Bir kere komedi filmlerinin genel anlamda en büyük eksisi olan, tempoyu ayarlayamama ve komik anları filmin geneline dağıtamama sorununu aşmış. Filmde hareket başlıyor ve film bitene kadar tempo hiç düşmüyor. Absürd anlar ve zekice espriler güzel harmanlanmış.
Filmde olayları, karakterlerle birlikte çözmeye çalışmamız güzel olmuş. Flashback yönteminin filmin finalinde fotoğraflarla kullanılması (ki çoğu kişi için filmde en çok gülünen anlar olacaktır) müthiş bir fikir gerçekten de.
Oyuncu seçiminde de nokta atışı yapılmış adeta. Özellikle Yunan asıllı Zach Galifianakis filmi sırtlıyor. Kısa rolünde Mike Tyson da hoş bir sürpriz olmuş.
Filmin müzikleri de çok doğru seçimler, filmin temposuna başarıyla uyum sağlamış. Özellikle, finaldeki fotoğraflarla birlikte çalan şarkı cuk oturmuş :) Bir de "Who let the dogs out" sahnesi var ki, hatırladıkça gülmemek elde değil :)
Bu filmi muhakkak izleyin, ben sinemada 4 kere izledim (evet bence de manyaklık, ama sebeplerim vardı :) ) , her birinde de bir önceki kadar güldüğümü söyleyebilirim...

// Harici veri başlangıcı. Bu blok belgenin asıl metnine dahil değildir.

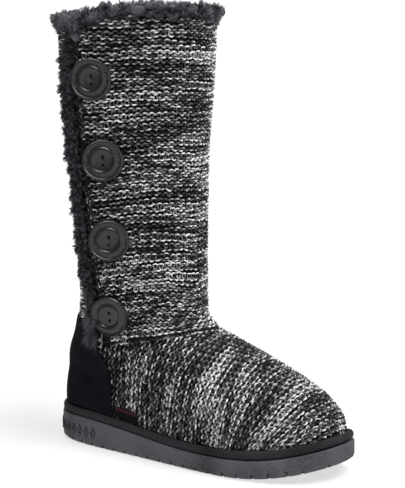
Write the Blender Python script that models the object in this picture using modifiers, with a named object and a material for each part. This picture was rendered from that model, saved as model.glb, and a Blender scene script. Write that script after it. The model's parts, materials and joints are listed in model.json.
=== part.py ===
# A tall knitted winter boot, the right one of a pair, standing on its sole.
# +X points to the toe, +Y to the inner side of the leg and +Z up.
# The origin is on the floor, under the middle of the heel. Lengths are in metres.
import math

import bmesh
import bpy
import numpy as np
from mathutils import Matrix, Vector

# Sizes of the sole
SOLE_LENGTH = 0.272
BALL_WIDTH = 0.096
HEEL_WIDTH = 0.074
HEEL_CENTRE = 0.037  # from the back of the sole to the middle of the heel
HEEL_THICKNESS = 0.0228
FORE_THICKNESS = 0.0142
TOE_SPRING = 0.0135
TOE_SPRING_START = 0.70  # share of the sole length where the sole leaves the floor
TOE_SWING = 0.0082  # how far the toe turns to the inner side
SOLE_EDGE_ROUND = 0.0025
GROOVE_PITCH = 0.0125
GROOVE_WIDTH = 0.0022
GROOVE_DEPTH = 0.0024
NOTCH_LENGTH = 0.011
NOTCH_STEP = math.radians(15)
WEDGE_START = 0.15  # shares of the sole length between which the wedge thins
WEDGE_END = 0.62

# Sizes of the upper
INSTEP_HEIGHT = 0.111  # from the floor to the corner between foot and leg
SHAFT_HEIGHT = 0.347  # from the floor to the edge of the knit at the front
ANKLE_LENGTH = 0.1100
ANKLE_WIDTH = 0.0975
ANKLE_CENTRE = 0.0795  # from the back of the sole to the middle of the ankle
COLLAR_LENGTH = 0.134
COLLAR_WIDTH = 0.121
COLLAR_SETBACK = 0.008  # how far the collar stands behind the ankle
SHAFT_LEAN = 0.0065  # how far the collar leans to the inner side
UPPER_WALL = 0.003
HEM_STEP = 0.002  # the leg's knit laps over the foot's knit
HEM_FADE = 1.1  # levels over which the step fades out above the hem
COLLAR_DIP = 0.008  # the collar is lower behind the flap
FLAP_LIFT = 0.012  # the flap's edge stands off the leg
FLAP_REACH = math.radians(38)  # angle over which the lift fades out forwards
FLAP_CORNER = 0.020  # the flap's upper corner is rounded off by this much
CORNER_REACH = math.radians(22)
SLIT_WIDTH = 0.0070
GAP = 0.0003  # between pieces that meet

# Sizes of the trim
RAND_HEIGHT = 0.0068
RAND_INSET = 0.0003  # the rand stays this much inside the sole's edge
RAND_ROUND = 0.4  # share of the rand's width that its rounded top takes
COUNTER_HEIGHT = 0.108  # from the floor to the counter's top at the back
COUNTER_REACH = 0.081  # from the back of the sole to the counter's front edge
COUNTER_THICKNESS = 0.0015
COUNTER_GAP = 0.0006  # the patch spans the knit's small hollows
COUNTER_SQUARENESS = 4.0
INSOLE_THICKNESS = 0.004
INSOLE_INSET = 0.0015
INSOLE_LEVEL = 0.35  # the footbed's outline follows the upper's wall at this level
COLLAR_FLEECE_WIDTH = 0.0165
COLLAR_FLEECE_HEIGHT = 0.0098
CORNER_FILL = 0.75  # share of the flap's rounded corner that the roll fills
LOCK_RADIUS = 0.0056
LOCK_TAPER = 0.5
STRIP_WIDTH = 0.0150
STRIP_PROUD = 0.0030  # the fleece strip stands above the flap's edge
STRIP_FOOT = 0.096  # height of the strip's lower end in front of the counter
BUTTON_DIAMETER = 0.0325
BUTTON_THICKNESS = 0.0044
BUTTON_RIM = 0.0060
BUTTON_DISH = 0.0014
BUTTON_HOLE = 0.0026
BUTTON_HOLE_SPACING = 0.0060
TAG_LENGTH = 0.026
TAG_HEIGHT = 0.0100
TAG_THICKNESS = 0.0008
TAG_CLEARANCE = 0.0005  # from the counter's front edge to the tag

# Middle radius of the leg, which turns a width across it into an angle
LEG_RADIUS = (ANKLE_WIDTH + COLLAR_WIDTH) / 4

# Angles around the boot run from the back, over the outer side, to the front at half a turn.
FLAP_ANGLE = math.radians(89)
FRONT = math.pi
TURN = 2 * math.pi

# The sole's outline: half widths at five equal steps from heel tip to toe tip,
# as shares of the named width, for the outer and the inner side.
OUTLINE = (
    # width,      outer, inner
    (HEEL_WIDTH, 0.930, 0.920),
    (HEEL_WIDTH, 0.705, 0.704),
    (BALL_WIDTH, 0.468, 0.395),
    (BALL_WIDTH, 0.619, 0.580),
    (BALL_WIDTH, 0.680, 0.840),
)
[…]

Altın Ayı'mız var artık... :)




Açıkçası çok gururlandım bu haberi aldığımda. Semih Kaplanoğlu'na ne kadar teşekkür etsek azdır. Bal isimli filmiyle Altın Ayı'yı aldı ve çok büyük bir iş başardı. Tamamen kendi sinema dilini ve imkanlarını kullanarak, özel bir ödül kazandı. Tabii bunu Türk sinemasına ne kadar mal edebiliriz, orası tartışılır. Türk sinemasının hala daha kaliteli yapımlara ihtiyacı var, nicelik kadar niteliğe de dikkat edilmesi şart. Ama sonuçta bir Türk filmi olduğu için, adımızın geçmesi bile güzel.
Bu arada ben de filmi izlemek, hatta üçlemeyi baştan sona izlemek için sabırsızlanıyorum.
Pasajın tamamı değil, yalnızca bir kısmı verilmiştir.